Whenever I write about Anki's Anki Drive -- a remarkable plaything that involves tiny robotic cars you control via iPhone -- I call them a dazzling modern-era take on the slot-car racing of my youth.
They are. But strangely enough, until now, Anki Drive hasn't been racing. The gameplay involves shooting tiny virtual weapons at other cars (controlled by your friends or artificial intelligence). Rather than being the fastest car, it's often been advantageous to hang out in back so you can shoot at the ones in front.
And for all the ways Anki improves on old-school slot racing, it's only offered one track -- the giant, roll-up one it comes with. With slot car racing in its old-school form, you could vary gameplay by breaking apart the track pieces and reassembling them in new configurations.

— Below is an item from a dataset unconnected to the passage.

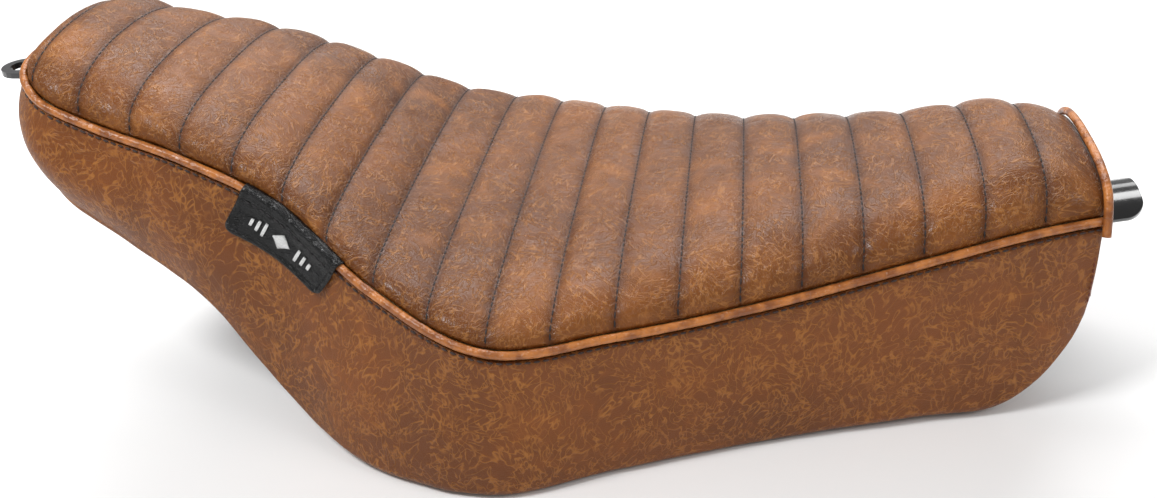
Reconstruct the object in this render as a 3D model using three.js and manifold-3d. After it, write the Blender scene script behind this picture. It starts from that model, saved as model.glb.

With some new additions to its lineup, Anki is addressing both these issues. It's giving its iPhone app a free update with a new game that really does involve racing: You compete to be the first to complete a set number of laps. The weapons are still part of the play, but the dynamics of the competition are meaningfully different, since you can't win through pure violence alone.
The company is also rolling out two new tracks, each with the same dimensions as the original one (8.5 feet by 3.5 feet). "Crossroads" has a figure-eight layout, with an intersection where cars may cross each others' path as they whiz by in both directions. And "Bottleneck" has an unevenly-shaped road, with one particularly narrow area that forces cars to squeeze through one at a time. You can play in either battle or racing mode on either track. They're $99 apiece, and here they are...
Then there are two new Anki cars, which go for $69 each. Like the others, they've got their own capabilities and personalities: Corax can use two weapons at once and works only in AI mode until you've beaten it on the track, and Hadion is Anki's fastest car to date.
Anki's cars may be physical, but a huge percentage of what makes its products interesting is the software that powers the experience. When the company does something like introducing additional tracks, it's less about designing the new layout, and more about updating the iPhone app -- which orchestrates the competition and keeps track of where the cars are -- to deal with the new gameplay dynamics that layout introduces.
"People should expect products to change over time," says Hans Tappeiner, Anki's co-founder and president. "You see it with cell phones, but you don't see it in this industry with toys. That's just wrong. There's no reason you can't use software to make things better over time."
The updated app and additional cars are available on Anki's site beginning today. The two new tracks go on sale May 6.